Queridos hermanos y hermanas, ¡buenos días!
El pasaje evangélico de este domingo (cf. Jn 6, 51-58) nos introduce en la segunda parte del discurso que hizo Jesús en la sinagoga de Cafarnaún, después de haber dado de comer a una gran multitud con cinco panes y dos peces: la multiplicación de los panes. Él se presenta como «el pan vivo, bajado del cielo», el pan que da la vida eterna, y añade: «el pan que yo le voy a dar, es mi carne por la vida del mundo» (Jn 6, 51). Este pasaje es decisivo, y de hecho provoca la reacción de los que están escuchando, que se ponen a discutir entre ellos: «¿Cómo puede éste darnos a comer su carne?» (Jn 6, 52). Cuando el signo del pan compartido lleva a su verdadero significado, es decir, el don de sí hasta el sacrificio, emerge la incomprensión, emerge incluso el rechazo de Aquel que poco antes se quería llevar al triunfo. Recordemos que Jesús ha tenido que esconderse porque queríamos hacerlo rey.
Jesús prosigue: «Si no coméis la carne del Hijo del hombre, y no bebéis su sangre, no tenéis vida en vosotros» (Jn 6, 53). Aquí junto a la carne aparece también la sangre. Carne y sangre en el lenguaje bíblico expresan la humanidad concreta. La gente y los mismos discípulos instituyen que Jesús les invita a entrar en comunión con Él, a «comer» a Él, su humanidad para compartir con Él el don de la vida para el mundo. ¡Mucho más que triunfos y espejismos exitosos! Es precisamente el sacrificio de Jesús lo que se dona a sí mismo por nosotros.
Este pan de vida, sacramento del Cuerpo y de la Sangre de Cristo, viene a nosotros donado gratuitamente en la mesa de la eucaristía. En torno al altar encontramos lo que nos alimenta y nos sacia la sed espiritualmente hoy y para la eternidad. Cada vez que participamos en la santa misa, en un cierto sentido, anticipamos el cielo en la tierra, porque del alimento eucarístico, el Cuerpo y la Sangre de Jesús, aprendemos qué es la vida eterna. Esta es vivir por el Señor: «el que me coma vivirá por mí» (Jn 6, 57), dice el Señor. La eucaristía nos moldea para que no vivamos solo por nosotros mismos, sino por el Señor y por los hermanos. La felicidad y la eternidad de la vida dependen de nuestra capacidad de hacer fecundo el amor evangélico que recibimos en la eucaristía.
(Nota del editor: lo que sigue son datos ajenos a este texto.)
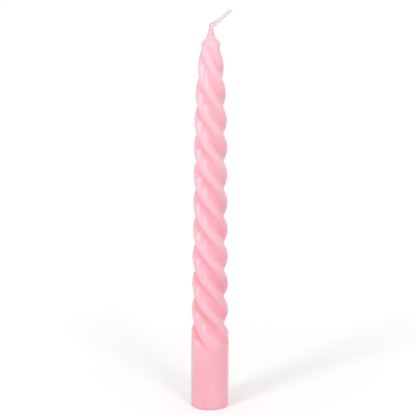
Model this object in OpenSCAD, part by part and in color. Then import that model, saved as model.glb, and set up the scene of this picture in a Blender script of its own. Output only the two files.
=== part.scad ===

Jesús, como en aquel tiempo, también hoy nos repite a cada uno: «Si no coméis la carne del Hijo del hombre, y no bebéis su sangre, no tenéis vida en vosotros» (Jn 6, 53). Hermanos y hermanas, no se trata de una comida material, sino de un pan vivo y vivificante, que comunica la vida misma de Dios. Cuando hacemos la comunión recibimos la vida misma de Dios. Para tener esta vida es necesario nutrirse del Evangelio y del amor de los hermanos. Frente a la invitación de Jesús a nutrirnos con su Cuerpo y su Sangre, podremos sentir la necesidad de discutir y de resistir, como hicieron los que escuchaban de los que habla el Evangelio de hoy. Esto sucede cuando nos cuesta mucho modelar nuestra existencia sobre la de Jesús, y actuar según sus criterios y no según los criterios del mundo. Nutriéndonos con este alimento podemos entrar en plena sintonía con Cristo, como sus sentimientos, con sus comportamientos. Esto es muy importante: ir a misa y comunicarse, porque recibir la comunión es recibir este Cristo vivo, que nos transforma dentro y nos prepara para el cielo.
Que la Virgen María sostenga nuestro propósito de hacer comunión con Jesucristo, nutriéndonos de su eucaristía, para convertirnos a su vez en pan partido por los hermanos.